The Citi Personal Wealth Management Investment Teams, as the in-house advisors will be known, will be compensated on a grid as in the past. “Compensation will be a grid, and there will be no change in comp through 09,” says Citigroup spokesperson Alexander Samuelson. Payouts will be competitive with other advisory services in the industry. The gatekeepers or “investment consultants” will work in the branches and receive a salary and a bonus, according to Samuelson. 

How clients are divvied up among the three options will not depend on the level of assets that can be invested, says Samuelson. But, a rule of thumb is that only those with over $250,000 will be referred to advisors and not the call center. 

The strategy makes good sense on a number of levels. For one, without forming a network of affiliated outside advisors, Citi doesn’t have the nationwide scope to serve advisory clients. “We don’t have the scale to take on everyone, and we want to be national,” says Samuelson. “This inside force and outside RIAs help us do that.”

It gives Citi a way to expand without building out their actual physical footprint, says Heywood Sloane, managing director of the Bank Insurance and Securities Association. “If anyone has the rolodex to tap into independent channel on a cooperative basis, it’s McWhinney,” says Sloane. McWhinney previously served as President of Schwab Institutional. The new strategy also gives clients a clearer idea of how to work with Citi investment services, Sloane says.

The move also puts Citi in the sweet spot in terms of where a lot of brokerage and advisory services are headed. “It’s a bold step to switch totally to fee-based production all at once,” Sloane says. “But it’s a direction a lot of people headed anyway. The key to the move to me is going and taking the step to the fiduciary RIA approach.”

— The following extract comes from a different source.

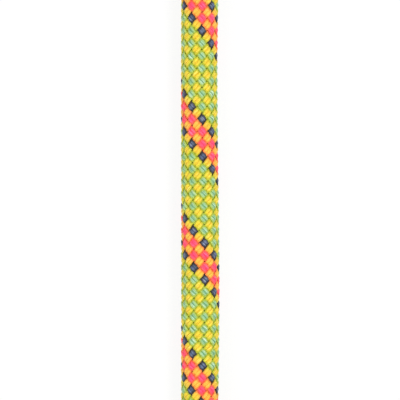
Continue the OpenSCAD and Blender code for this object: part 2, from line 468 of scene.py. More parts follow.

The effect should be positive for the industry as well. “It’s certainly a step in the right direction,” says Howard Diamond, managing director of Diamond Consultants, a Chester, N.J.-based financial recruiting firm. “I think it will help the bank brokers better serve their clients and be competitive with wirehouse and regional brokers. As a whole, the industry is moving away from the transactional model. It’s the wave of the future.” 

While John Houston, Managing Director of Raymond James’s bank brokerage division, is a big proponent of fee business and applauds Citi’s move, he adds that fees aren’t right for all investors all the time. “There are certain investments where fees are going to be higher than commissions, so it's in the clients' interest to pay commissions and not fees,” he says. For example, a wealthy investor with several million in short-term munis or Treasuries might be paying more in annual fees than they will make on low-returning investments. Likewise a wealthy client with a static bond ladder that doesn’t have to be managed shouldn’t need to pay annual fees. As a result says Houston, “I think they’re going to miss out on some business.”

Of course, Citi hopes that the highest net worth clients will develop a relationship with the private bank. “Citi has a private bank that would look to develop a relationship with a client with $10 million or $25 million,” Samuelson says.